◆ To do
Extract the first line through the line containing "rows meet poles." from the listing below, exactly as written.

◆ Data provided
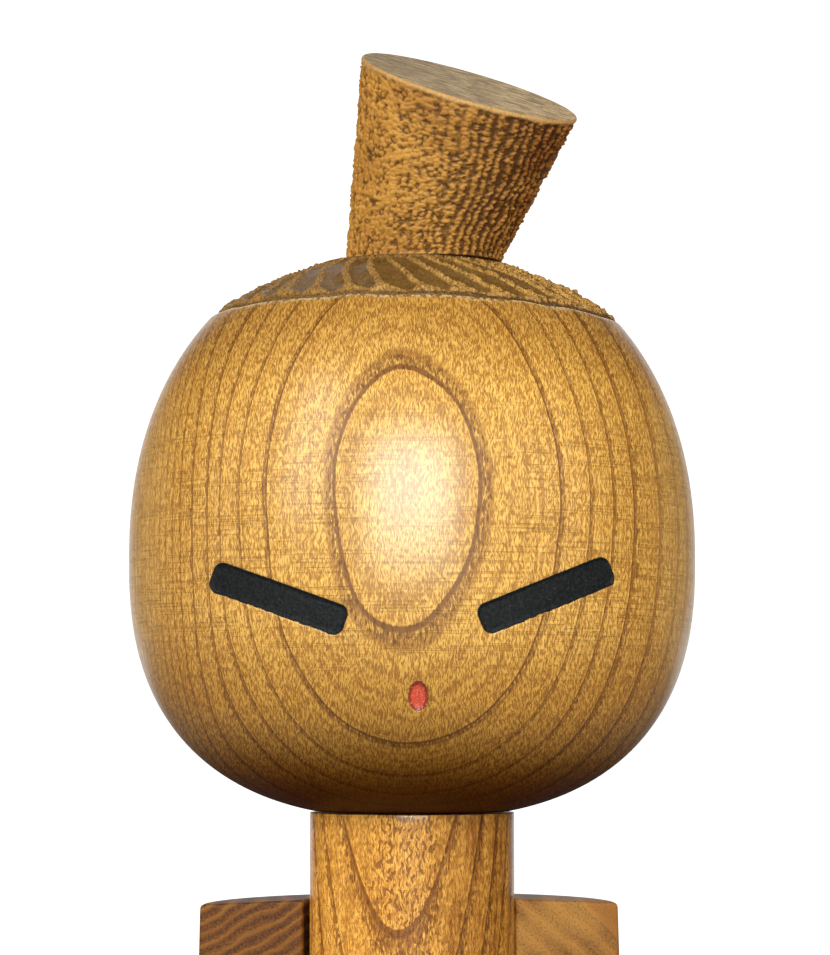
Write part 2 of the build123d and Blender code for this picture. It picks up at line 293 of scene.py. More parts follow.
def close_grid(name, points, attributes, materials, second_from=None):
    """Closed mesh of a grid whose columns join round and whose two end rows meet poles.

    points is (rows, columns, 3) in millimetres. A quad joins each four neighbours, and
    a fan of triangles joins each end row to its mean point. Rows from second_from on
    take the second material.
    """
    rows, columns = points.shape[:2]
    poles = np.stack([points[0].mean(axis=0), points[-1].mean(axis=0)])
    vertices = np.concatenate([points.reshape(-1, 3), poles]) * MM
    index = np.arange(rows * columns).reshape(rows, columns)
    right = np.roll(index, -1, axis=1)
    quads = np.stack([index[:-1], right[:-1], right[1:], index[1:]], axis=-1).reshape(-1, 4)
    first = np.stack([right[0], index[0], np.full(columns, rows * columns)], axis=-1)
    last = np.stack([index[-1], right[-1], np.full(columns, rows * columns + 1)], axis=-1)
    loops = np.concatenate([quads.ravel(), first.ravel(), last.ravel()])
    sizes = np.concatenate([np.full(len(quads), 4), np.full(2 * columns, 3)])
    starts = np.concatenate([[0], np.cumsum(sizes)[:-1]])
    mesh = bpy.data.meshes.new(name)
    mesh.vertices.add(len(vertices))
    mesh.vertices.foreach_set("co", vertices.ravel())
    mesh.loops.add(len(loops))
    mesh.loops.foreach_set("vertex_index", loops)
    mesh.polygons.add(len(sizes))
    mesh.polygons.foreach_set("loop_start", starts)
    mesh.polygons.foreach_set("use_smooth", np.ones(len(sizes), bool))
    for material in materials:
        mesh.materials.append(material)
    if second_from is not None:
        rows_of_faces = np.repeat(np.arange(rows - 1), columns)
        ends = np.repeat([0, rows], columns)
        chosen = np.concatenate([rows_of_faces, ends]) >= second_from
        mesh.polygons.foreach_set("material_index", chosen.astype(np.int32))
    mesh.update(calc_edges=True)
    mesh.validate()
    for label, values in attributes.items():
        ends = [values[0].mean(), values[-1].mean()]
        layer = mesh.attributes.new(label, "FLOAT", "POINT")
        layer.data.foreach_set("value", np.concatenate([values.ravel(), ends]))
    piece = bpy.data.objects.new(name, mesh)
    bpy.context.scene.collection.objects.link(piece)
    return piece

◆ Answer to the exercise
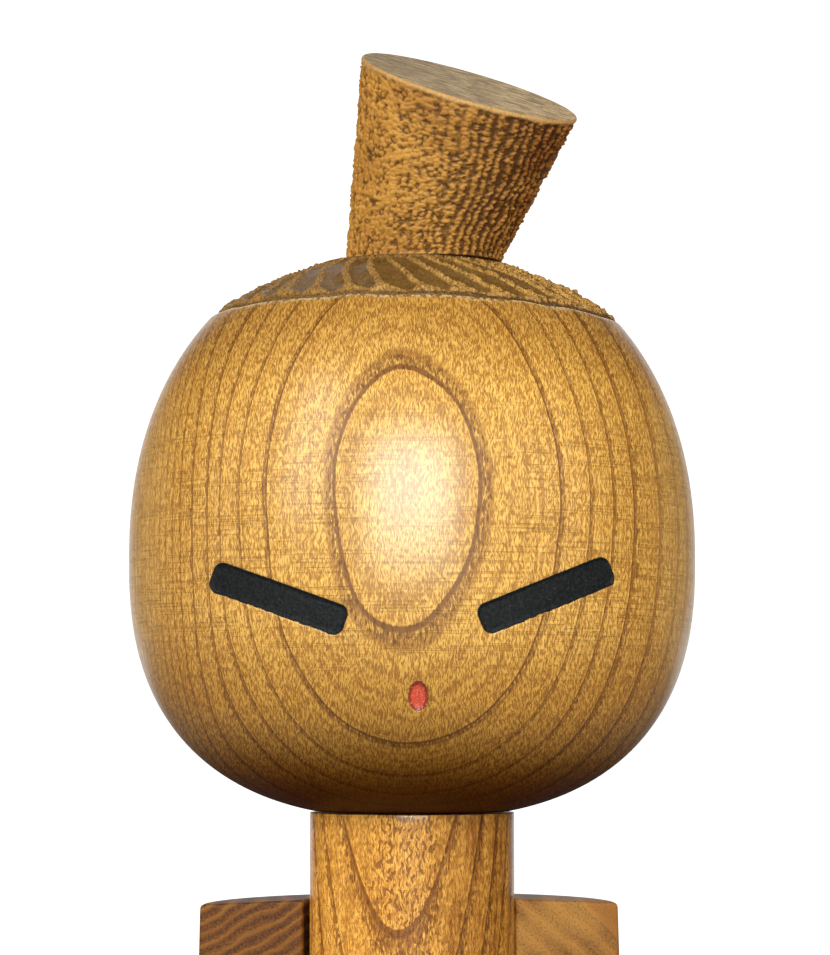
Write part 2 of the build123d and Blender code for this picture. It picks up at line 293 of scene.py. More parts follow.
def close_grid(name, points, attributes, materials, second_from=None):
    """Closed mesh of a grid whose columns join round and whose two end rows meet poles.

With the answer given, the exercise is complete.